**Short task:** Reproduce exactly the lines from the one containing "Keep writing the" through the one containing "finish of the", both included, and nothing else.

* Start Entries shown *

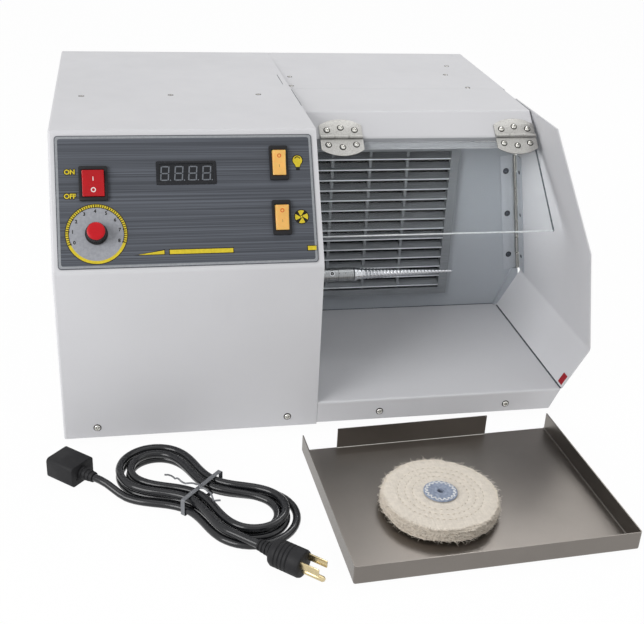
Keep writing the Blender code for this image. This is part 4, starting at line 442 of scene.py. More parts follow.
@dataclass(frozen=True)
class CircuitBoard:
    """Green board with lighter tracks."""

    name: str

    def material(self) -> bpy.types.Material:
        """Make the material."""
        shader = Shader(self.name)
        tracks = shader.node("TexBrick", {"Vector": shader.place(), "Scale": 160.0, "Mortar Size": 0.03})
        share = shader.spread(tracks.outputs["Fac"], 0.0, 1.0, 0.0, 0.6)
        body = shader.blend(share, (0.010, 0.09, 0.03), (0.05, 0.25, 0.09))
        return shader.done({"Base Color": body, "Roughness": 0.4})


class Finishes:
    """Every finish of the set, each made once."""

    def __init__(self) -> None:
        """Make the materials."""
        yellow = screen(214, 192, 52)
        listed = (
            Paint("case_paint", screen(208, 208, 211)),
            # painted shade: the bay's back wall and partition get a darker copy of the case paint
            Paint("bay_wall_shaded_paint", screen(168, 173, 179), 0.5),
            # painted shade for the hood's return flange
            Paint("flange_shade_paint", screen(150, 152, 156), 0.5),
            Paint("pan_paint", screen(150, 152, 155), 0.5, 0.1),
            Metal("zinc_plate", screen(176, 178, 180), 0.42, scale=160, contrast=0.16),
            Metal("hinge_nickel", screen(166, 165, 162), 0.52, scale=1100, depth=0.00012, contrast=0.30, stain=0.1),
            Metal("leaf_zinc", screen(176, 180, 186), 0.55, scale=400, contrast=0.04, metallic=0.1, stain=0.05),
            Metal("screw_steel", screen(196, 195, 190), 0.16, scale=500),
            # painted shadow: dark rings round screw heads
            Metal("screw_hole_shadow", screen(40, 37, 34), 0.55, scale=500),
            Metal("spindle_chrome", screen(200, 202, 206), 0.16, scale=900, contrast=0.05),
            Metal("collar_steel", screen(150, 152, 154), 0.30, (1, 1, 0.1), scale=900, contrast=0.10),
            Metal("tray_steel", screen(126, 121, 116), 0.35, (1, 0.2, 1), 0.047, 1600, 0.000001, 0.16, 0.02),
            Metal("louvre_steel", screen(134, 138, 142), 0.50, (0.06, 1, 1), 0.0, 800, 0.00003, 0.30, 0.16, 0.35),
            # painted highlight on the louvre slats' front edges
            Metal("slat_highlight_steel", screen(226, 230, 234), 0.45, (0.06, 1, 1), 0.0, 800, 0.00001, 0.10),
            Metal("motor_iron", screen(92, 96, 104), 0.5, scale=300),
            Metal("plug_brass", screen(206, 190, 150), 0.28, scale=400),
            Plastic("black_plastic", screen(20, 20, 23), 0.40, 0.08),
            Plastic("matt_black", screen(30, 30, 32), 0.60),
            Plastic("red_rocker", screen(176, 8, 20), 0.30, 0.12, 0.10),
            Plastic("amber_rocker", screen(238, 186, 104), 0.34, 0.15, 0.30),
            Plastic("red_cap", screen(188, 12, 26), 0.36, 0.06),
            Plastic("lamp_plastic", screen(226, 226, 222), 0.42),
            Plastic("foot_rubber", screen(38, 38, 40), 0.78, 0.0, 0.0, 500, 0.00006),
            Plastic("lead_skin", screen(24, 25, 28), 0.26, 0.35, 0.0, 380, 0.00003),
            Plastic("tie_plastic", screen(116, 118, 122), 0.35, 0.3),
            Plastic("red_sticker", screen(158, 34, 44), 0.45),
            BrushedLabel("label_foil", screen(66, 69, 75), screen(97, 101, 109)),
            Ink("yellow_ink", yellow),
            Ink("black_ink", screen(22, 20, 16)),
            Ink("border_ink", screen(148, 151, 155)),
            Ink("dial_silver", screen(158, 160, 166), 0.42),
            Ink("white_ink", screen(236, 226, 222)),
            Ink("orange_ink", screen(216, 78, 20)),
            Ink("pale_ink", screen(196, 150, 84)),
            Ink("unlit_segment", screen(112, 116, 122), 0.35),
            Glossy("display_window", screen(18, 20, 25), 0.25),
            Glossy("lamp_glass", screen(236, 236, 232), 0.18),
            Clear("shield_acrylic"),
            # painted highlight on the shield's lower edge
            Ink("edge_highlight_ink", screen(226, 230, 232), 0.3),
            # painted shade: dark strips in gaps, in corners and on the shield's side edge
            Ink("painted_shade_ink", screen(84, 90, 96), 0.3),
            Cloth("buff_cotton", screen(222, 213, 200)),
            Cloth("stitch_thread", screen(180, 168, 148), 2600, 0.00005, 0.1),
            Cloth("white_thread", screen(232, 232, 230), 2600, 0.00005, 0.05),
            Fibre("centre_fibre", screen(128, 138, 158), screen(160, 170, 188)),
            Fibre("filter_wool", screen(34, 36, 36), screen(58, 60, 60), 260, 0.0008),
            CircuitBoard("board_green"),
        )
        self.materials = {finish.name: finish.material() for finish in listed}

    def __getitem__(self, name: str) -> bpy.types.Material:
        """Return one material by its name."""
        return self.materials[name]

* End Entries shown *
* Start Entries shown *

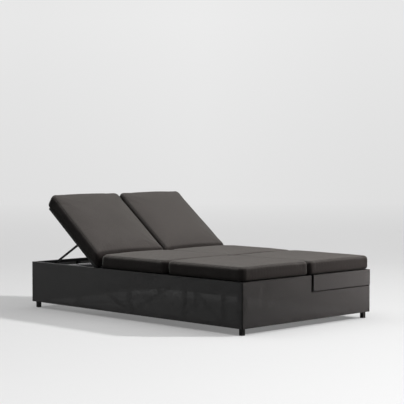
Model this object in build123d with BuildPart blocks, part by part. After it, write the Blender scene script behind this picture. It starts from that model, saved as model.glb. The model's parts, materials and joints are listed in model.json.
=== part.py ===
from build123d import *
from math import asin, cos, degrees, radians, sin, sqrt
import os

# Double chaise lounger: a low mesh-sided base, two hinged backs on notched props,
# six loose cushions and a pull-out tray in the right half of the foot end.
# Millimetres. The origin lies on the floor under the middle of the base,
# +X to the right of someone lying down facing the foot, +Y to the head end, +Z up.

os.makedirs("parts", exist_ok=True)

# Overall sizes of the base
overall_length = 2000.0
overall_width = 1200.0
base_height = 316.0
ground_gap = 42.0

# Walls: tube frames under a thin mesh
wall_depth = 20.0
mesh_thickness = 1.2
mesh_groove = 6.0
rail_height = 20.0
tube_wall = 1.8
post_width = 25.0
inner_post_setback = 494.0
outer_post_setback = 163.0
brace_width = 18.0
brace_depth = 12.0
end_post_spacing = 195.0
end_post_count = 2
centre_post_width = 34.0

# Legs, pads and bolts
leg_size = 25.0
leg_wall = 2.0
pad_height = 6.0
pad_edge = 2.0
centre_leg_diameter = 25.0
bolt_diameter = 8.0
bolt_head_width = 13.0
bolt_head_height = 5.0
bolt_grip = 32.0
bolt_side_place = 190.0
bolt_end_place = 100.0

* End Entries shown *

**Exercise output:**
Keep writing the Blender code for this image. This is part 4, starting at line 442 of scene.py. More parts follow.
@dataclass(frozen=True)
class CircuitBoard:
    """Green board with lighter tracks."""

    name: str

    def material(self) -> bpy.types.Material:
        """Make the material."""
        shader = Shader(self.name)
        tracks = shader.node("TexBrick", {"Vector": shader.place(), "Scale": 160.0, "Mortar Size": 0.03})
        share = shader.spread(tracks.outputs["Fac"], 0.0, 1.0, 0.0, 0.6)
        body = shader.blend(share, (0.010, 0.09, 0.03), (0.05, 0.25, 0.09))
        return shader.done({"Base Color": body, "Roughness": 0.4})


class Finishes:
    """Every finish of the set, each made once."""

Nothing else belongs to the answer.